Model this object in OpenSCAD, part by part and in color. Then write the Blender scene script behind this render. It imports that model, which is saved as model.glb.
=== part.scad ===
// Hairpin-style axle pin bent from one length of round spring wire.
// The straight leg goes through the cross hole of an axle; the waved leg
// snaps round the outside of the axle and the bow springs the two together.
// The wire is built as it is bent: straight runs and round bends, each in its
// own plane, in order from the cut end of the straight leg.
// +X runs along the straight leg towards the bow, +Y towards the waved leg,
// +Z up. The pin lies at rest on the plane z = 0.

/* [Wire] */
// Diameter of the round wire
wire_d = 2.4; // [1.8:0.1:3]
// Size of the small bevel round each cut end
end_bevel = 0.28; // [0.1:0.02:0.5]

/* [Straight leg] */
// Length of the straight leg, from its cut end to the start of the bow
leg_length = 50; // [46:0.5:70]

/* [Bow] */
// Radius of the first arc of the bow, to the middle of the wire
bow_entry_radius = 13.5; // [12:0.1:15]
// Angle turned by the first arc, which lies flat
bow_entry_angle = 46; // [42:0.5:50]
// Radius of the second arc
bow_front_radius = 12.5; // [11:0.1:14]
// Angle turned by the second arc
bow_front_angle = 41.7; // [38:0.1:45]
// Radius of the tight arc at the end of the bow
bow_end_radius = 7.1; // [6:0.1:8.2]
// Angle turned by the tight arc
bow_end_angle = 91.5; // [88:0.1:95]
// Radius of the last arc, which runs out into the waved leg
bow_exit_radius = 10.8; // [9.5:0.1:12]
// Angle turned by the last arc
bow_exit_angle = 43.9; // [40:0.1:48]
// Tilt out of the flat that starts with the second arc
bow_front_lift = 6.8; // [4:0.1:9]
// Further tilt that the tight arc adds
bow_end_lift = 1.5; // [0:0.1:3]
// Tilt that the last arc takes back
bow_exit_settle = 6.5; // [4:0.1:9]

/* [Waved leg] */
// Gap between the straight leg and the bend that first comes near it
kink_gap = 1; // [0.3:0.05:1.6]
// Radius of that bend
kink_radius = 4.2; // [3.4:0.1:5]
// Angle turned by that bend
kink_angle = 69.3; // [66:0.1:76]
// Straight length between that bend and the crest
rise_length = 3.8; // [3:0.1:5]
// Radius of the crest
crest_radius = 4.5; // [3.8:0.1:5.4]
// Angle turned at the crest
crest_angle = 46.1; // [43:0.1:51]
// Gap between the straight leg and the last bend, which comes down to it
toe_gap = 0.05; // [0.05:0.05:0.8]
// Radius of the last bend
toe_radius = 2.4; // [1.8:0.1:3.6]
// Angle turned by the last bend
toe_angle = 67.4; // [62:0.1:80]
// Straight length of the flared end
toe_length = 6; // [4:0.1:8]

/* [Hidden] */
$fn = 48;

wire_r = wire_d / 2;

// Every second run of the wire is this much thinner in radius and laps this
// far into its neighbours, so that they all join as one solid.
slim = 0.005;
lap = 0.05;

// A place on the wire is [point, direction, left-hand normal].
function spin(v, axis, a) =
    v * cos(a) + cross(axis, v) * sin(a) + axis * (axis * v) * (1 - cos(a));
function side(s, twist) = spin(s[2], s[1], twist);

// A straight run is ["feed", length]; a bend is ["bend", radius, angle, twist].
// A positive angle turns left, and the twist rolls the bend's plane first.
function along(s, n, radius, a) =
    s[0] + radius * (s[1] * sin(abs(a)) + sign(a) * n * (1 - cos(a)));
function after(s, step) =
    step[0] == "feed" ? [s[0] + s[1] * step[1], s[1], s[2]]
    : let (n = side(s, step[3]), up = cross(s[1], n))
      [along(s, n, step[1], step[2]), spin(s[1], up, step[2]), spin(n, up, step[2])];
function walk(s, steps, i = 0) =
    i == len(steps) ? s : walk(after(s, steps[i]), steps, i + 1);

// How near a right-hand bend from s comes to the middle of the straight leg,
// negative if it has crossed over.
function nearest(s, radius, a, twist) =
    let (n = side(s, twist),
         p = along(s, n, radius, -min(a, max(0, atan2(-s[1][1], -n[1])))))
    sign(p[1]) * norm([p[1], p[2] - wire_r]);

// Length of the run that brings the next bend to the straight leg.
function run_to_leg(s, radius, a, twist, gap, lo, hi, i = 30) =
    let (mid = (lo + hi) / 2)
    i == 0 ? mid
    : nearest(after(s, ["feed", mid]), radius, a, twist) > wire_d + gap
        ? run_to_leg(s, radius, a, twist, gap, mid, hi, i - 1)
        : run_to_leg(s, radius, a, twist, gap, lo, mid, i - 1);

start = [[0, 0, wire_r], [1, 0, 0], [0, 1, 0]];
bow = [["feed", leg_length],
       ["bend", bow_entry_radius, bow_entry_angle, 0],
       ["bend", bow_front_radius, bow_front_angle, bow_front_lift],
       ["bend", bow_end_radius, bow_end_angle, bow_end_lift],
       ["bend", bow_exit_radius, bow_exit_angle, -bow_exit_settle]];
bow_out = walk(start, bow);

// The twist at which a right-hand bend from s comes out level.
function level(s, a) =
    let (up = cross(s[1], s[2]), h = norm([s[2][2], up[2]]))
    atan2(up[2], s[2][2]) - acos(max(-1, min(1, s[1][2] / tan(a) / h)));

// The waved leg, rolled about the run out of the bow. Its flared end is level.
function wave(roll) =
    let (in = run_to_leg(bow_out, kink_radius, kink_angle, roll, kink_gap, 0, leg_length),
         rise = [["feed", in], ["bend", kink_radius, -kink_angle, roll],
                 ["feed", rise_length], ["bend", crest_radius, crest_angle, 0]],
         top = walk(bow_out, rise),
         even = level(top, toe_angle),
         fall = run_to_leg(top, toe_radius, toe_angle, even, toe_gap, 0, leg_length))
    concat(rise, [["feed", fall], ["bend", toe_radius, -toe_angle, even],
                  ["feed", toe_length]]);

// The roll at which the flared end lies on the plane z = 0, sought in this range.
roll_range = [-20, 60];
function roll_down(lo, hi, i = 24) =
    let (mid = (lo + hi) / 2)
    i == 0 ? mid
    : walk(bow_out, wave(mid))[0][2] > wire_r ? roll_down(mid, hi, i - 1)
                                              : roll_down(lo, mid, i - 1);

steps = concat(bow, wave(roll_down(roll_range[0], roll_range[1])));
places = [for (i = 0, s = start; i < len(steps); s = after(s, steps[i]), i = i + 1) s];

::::

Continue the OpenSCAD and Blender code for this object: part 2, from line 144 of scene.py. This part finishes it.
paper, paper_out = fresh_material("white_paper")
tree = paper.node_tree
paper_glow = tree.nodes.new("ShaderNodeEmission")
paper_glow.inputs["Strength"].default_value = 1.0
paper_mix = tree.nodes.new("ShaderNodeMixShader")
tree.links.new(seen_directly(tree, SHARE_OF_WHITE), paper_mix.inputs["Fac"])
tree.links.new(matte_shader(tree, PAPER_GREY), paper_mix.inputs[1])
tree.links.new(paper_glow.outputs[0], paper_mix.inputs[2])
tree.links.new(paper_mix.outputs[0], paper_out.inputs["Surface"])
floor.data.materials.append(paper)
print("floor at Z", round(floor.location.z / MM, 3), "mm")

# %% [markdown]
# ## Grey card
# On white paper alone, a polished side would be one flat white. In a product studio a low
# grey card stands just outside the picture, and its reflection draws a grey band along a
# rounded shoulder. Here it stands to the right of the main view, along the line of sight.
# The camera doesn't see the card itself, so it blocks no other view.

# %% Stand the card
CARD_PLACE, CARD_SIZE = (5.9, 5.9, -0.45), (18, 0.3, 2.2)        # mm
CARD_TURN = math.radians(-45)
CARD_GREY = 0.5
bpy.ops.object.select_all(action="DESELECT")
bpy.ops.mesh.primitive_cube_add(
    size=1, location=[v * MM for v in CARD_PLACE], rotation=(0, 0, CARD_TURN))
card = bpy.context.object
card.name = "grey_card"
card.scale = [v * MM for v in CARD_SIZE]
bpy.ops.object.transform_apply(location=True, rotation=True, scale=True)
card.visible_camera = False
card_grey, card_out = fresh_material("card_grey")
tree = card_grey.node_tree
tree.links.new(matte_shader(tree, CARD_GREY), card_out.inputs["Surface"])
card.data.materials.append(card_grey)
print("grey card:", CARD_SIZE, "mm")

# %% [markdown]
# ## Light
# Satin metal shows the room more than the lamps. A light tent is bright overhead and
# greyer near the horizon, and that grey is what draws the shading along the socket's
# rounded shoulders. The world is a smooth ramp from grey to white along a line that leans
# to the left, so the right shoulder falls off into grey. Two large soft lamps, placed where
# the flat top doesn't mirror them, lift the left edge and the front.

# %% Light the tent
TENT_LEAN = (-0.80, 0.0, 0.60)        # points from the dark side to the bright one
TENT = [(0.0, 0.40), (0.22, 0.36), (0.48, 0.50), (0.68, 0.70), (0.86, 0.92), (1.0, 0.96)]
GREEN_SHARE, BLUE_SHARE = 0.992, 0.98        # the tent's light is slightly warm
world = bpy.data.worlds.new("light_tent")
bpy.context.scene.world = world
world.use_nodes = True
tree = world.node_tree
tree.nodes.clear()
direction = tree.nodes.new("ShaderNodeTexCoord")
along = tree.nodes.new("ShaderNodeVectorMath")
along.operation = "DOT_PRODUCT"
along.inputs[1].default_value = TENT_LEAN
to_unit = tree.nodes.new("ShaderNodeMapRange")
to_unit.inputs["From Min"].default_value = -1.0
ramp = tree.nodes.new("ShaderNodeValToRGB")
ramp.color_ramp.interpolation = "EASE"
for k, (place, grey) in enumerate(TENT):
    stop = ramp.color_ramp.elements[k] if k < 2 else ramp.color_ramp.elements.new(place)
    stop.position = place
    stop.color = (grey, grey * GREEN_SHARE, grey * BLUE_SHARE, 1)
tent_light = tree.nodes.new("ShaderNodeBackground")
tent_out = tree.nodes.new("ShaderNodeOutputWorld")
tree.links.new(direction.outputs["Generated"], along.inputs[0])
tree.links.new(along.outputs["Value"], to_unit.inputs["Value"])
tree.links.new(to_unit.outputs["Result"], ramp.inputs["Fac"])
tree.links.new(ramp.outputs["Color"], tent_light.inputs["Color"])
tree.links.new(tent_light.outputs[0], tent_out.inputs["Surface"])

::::

§ Directions for this task:
Transcribe precisely the lines between the one that contains "Model this object" and the one that contains "end_bevel = 0.28; // [0.1:0.02:0.5]", counting those two lines as part of the range.

§ Output of the task:
Model this object in OpenSCAD, part by part and in color. Then write the Blender scene script behind this render. It imports that model, which is saved as model.glb.
=== part.scad ===
// Hairpin-style axle pin bent from one length of round spring wire.
// The straight leg goes through the cross hole of an axle; the waved leg
// snaps round the outside of the axle and the bow springs the two together.
// The wire is built as it is bent: straight runs and round bends, each in its
// own plane, in order from the cut end of the straight leg.
// +X runs along the straight leg towards the bow, +Y towards the waved leg,
// +Z up. The pin lies at rest on the plane z = 0.

/* [Wire] */
// Diameter of the round wire
wire_d = 2.4; // [1.8:0.1:3]
// Size of the small bevel round each cut end
end_bevel = 0.28; // [0.1:0.02:0.5]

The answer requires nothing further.